Eagle Point Income reported NII of $0.36 per share, above its $0.33 distribution, while recurring portfolio cash flows of $40 million also covered dividends and expenses. NAV fell to $11.99 per share from $13.31 at year-end due to CLO debt mark-to-market pressure, but April NAV improved to $12.48-$12.58, up 4.5% at the midpoint. The company repurchased nearly 390,000 shares at a 19.3% NAV discount and also lowered funding costs by issuing 6.00% perpetual preferred stock and redeeming 8.00% preferred stock.

Analysis

The quarter reads less like a fundamental deterioration in credit and more like a duration/marking event: net asset pressure came from spread widening in a structure that marks fast, while cash generation and new deployment still covered the distribution. That distinction matters because it creates a classic gap between near-term reported NAV and mid-cycle earning power; if loan prices stabilize, the portfolio can re-rate quickly without needing a credit rebound. The April NAV bounce suggests the market is already partially closing that gap, which should support multiple recovery in leveraged credit income vehicles. The bigger second-order winner is not just the portfolio holder, but any manager with trading flexibility inside CLO collateral and the ability to rotate away from stressed software exposures.
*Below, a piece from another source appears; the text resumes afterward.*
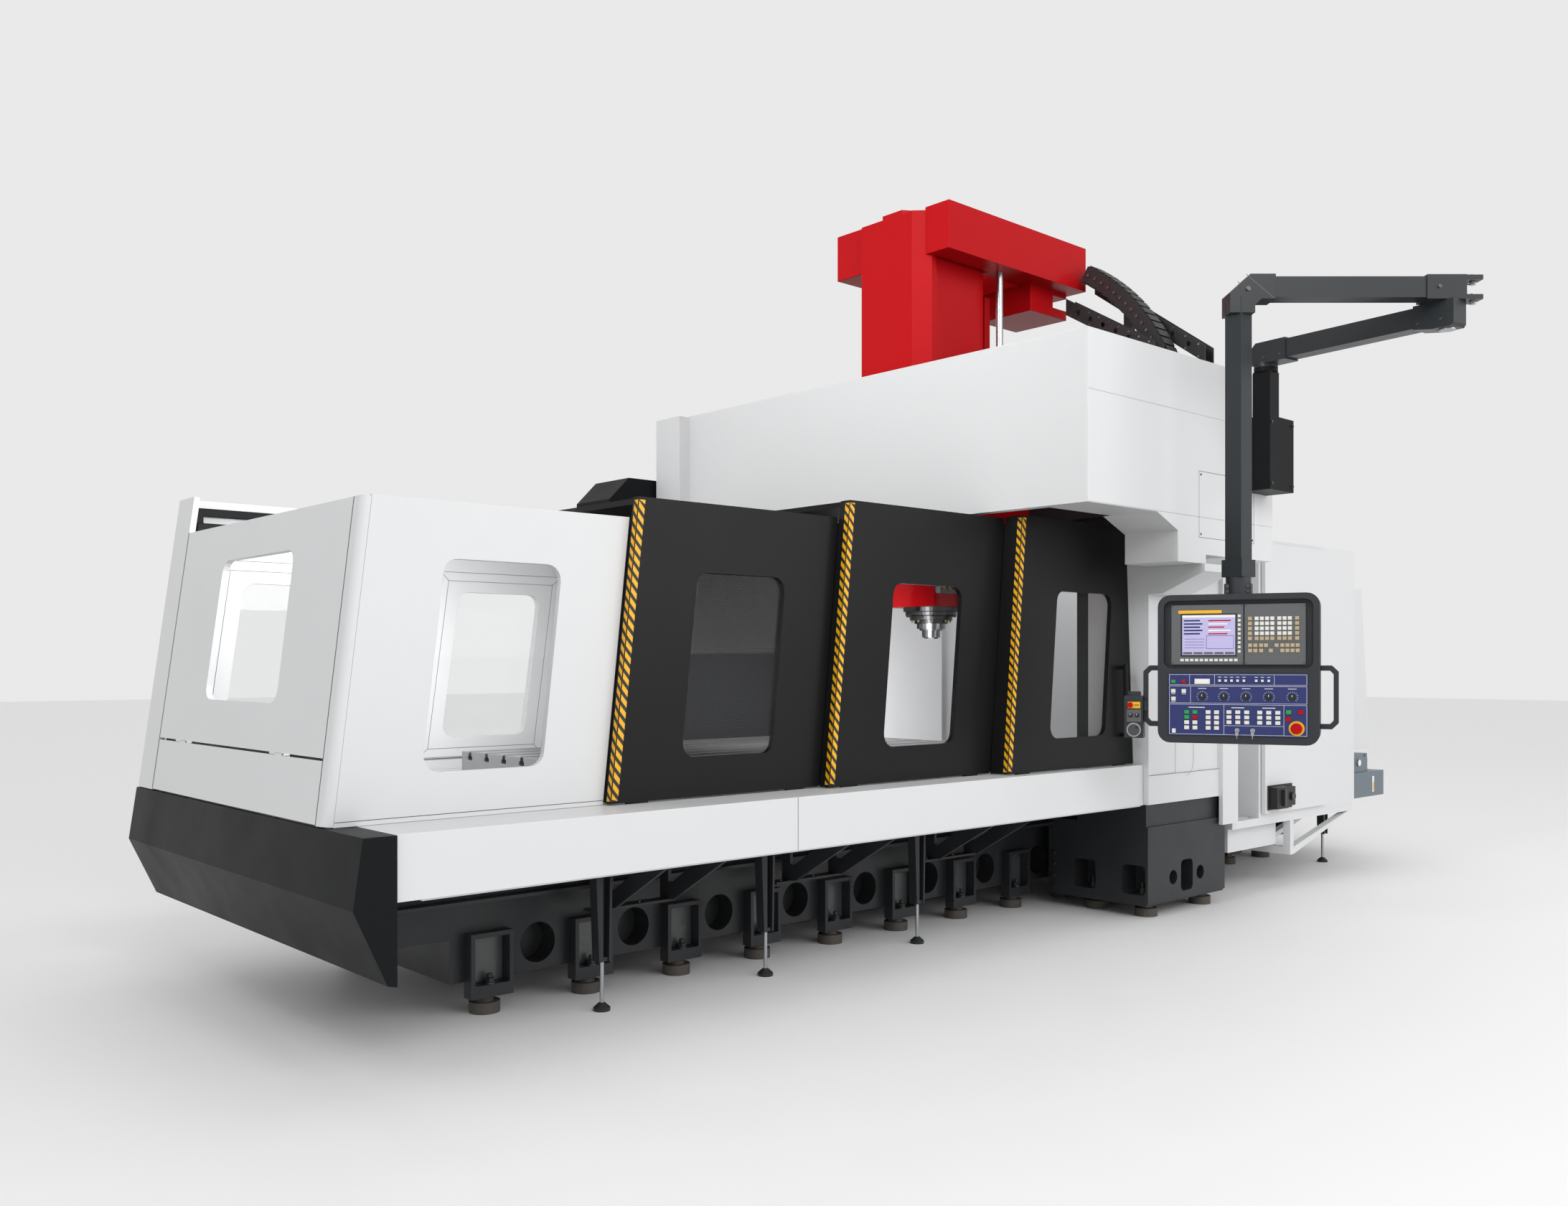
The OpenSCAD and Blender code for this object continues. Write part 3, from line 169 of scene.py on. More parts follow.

Broadly syndicated loan markets are doing the work that private credit cannot: price discovery is flushing out weak names early, which preserves default rates while still creating par-build opportunities for stronger assets. That should keep dispersion high across software-heavy credits, with the winners being the larger, mission-critical vendors and the losers being SaaS names with weaker retention or replaceable functionality. Capital structure actions are quietly more important than the quarterly NII print. Lowering preferred funding costs and extending maturity profile increases the embedded option on future spread normalization; it also makes buybacks less urgent as a primary NAV lever, which explains the shift from aggressive repurchase language to selective execution. The contrarian read is that the market may be over-penalizing reported NAV while underestimating how much incremental income can fall through if short rates stay elevated and lower loan prices persist long enough to improve reinvestment yields. Key risk is that the current optimism about floating-rate income assumes spread widening stays orderly. A faster software-led downdraft, or a broader risk-off move tied to geopolitics, would pressure marks before cash flow can reprice higher, especially over the next 1-2 quarters. The trade setup is therefore asymmetric: near-term volatility is still the enemy, but a 6-12 month normalization in loan prices and funding costs can materially lift distributable earnings and NAV accretion from buybacks.